Required task
Look through the data below. Pick out the lines holding the string "from".

Data
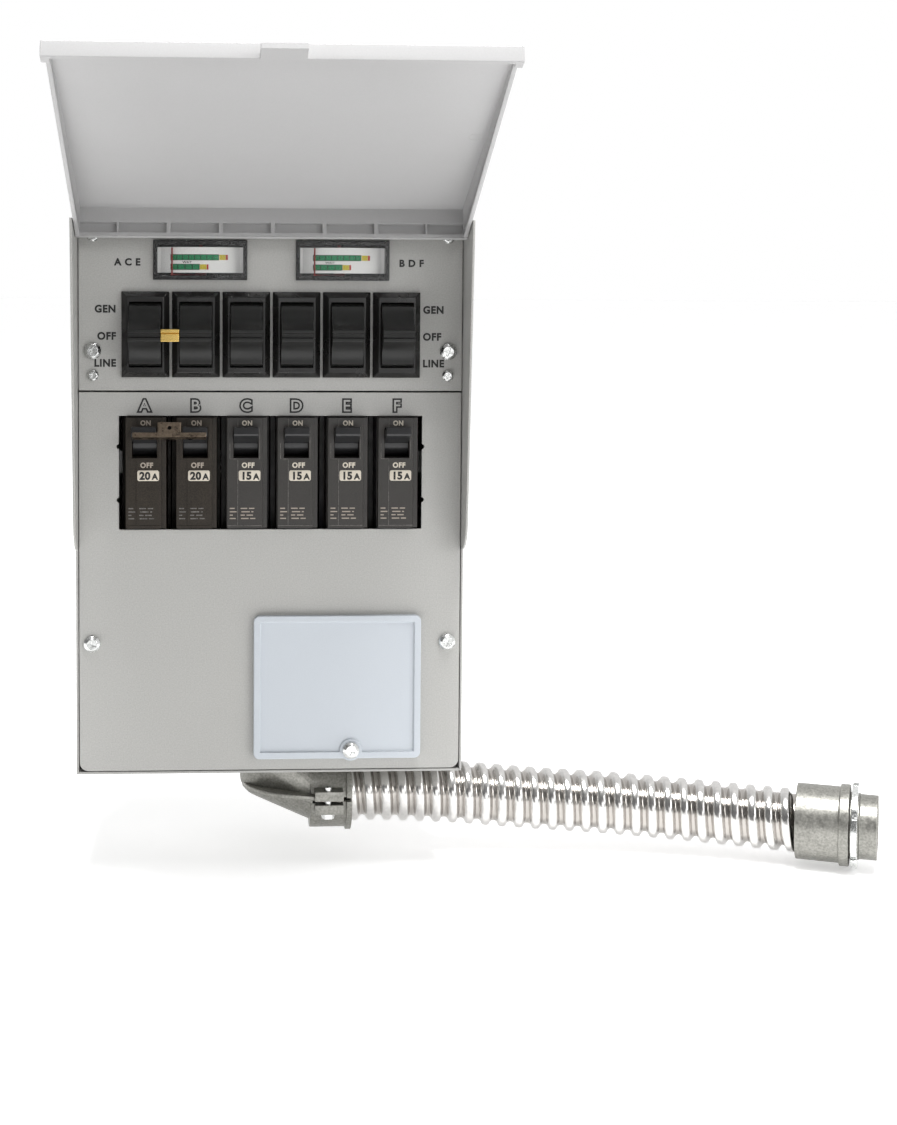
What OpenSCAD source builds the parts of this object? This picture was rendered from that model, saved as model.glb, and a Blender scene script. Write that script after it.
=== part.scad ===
// Manual transfer switch: wall cabinet with a flip-up lid, six rocker transfer switches, six branch
// breakers, two edgewise wattmeters and a flexible conduit.
// Frame: X to the right, Y into the wall, Z up. The origin is the centre of the four wall screws,
// on the back plane of the cabinet.

/* [Cabinet] */
// Outer width of the cabinet
cab_w = 196; // [190:1:210]
// Outer height of the cabinet
cab_h = 280; // [276:1:300]
// Depth from the back plane to the front face of the covers
cab_d = 92; // [88:1:100]
// Sheet thickness of the cabinet and covers
sheet = 1.2; // [1:0.1:1.5]
// Gap between a cover and the side walls
cover_gap = 0.4; // [0.3:0.1:0.6]
// How far the side walls stand forward of the covers at the top
shroud_top = 34; // [32:1:36]
// How far they stand forward just above their rounded lower end
shroud_low = 17.5; // [17:0.5:19]
// Height of the seam between the upper panel and the lower cover
seam_z = 54.5; // [54:0.5:55]
// Horizontal spacing of the wall screws
wall_dx = 140; // [120:5:150]
// Vertical spacing of the wall screws
wall_dz = 220; // [200:5:240]
// Diameter of the wall screw holes
wall_hole_d = 7; // [6:0.5:8]

/* [Lid] */
// Angle of the open lid from straight down
lid_open = 110; // [100:1:120]
// Length of the lid from its hinge axis to its free end
lid_l = 167; // [166:1:170]
// Thickness of the lid panel
lid_t = 2.5; // [2:0.1:3]
// Depth of the lid at the hinge end
lid_deep = 17.5; // [17:0.5:18]
// Diameter of the hinge pins
pin_d = 4; // [3.5:0.5:4]

/* [Transfer switches] */
// Pitch of the six rocker switches
switch_pitch = 25.2; // [25:0.1:26]
// Height of the switch row
switch_z = 83.1; // [82:0.1:84]
// Height of a bezel
bezel_h = 43; // [42:1:44]
// Width of a bezel
bezel_w = 23.9; // [23:0.1:24.2]
// Width of a rocker
rocker_w = 16; // [15:0.5:16]

/* [Breakers] */
// Pitch of the six breakers
breaker_pitch = 25.4; // [25.2:0.1:25.6]
// Height of the breakers' handle pivots
handle_z = 28.8; // [28:0.1:29.5]
// Angle of the handles above level when on
handle_on = 18; // [18:1:24]

/* [Meters] */
// Distance of each wattmeter from the middle
meter_x = 35.7; // [34:0.1:38]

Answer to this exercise
What OpenSCAD source builds the parts of this object? This picture was rendered from that model, saved as model.glb, and a Blender scene script. Write that script after it.
// Depth from the back plane to the front face of the covers
// Angle of the open lid from straight down
// Length of the lid from its hinge axis to its free end
// Distance of each wattmeter from the middle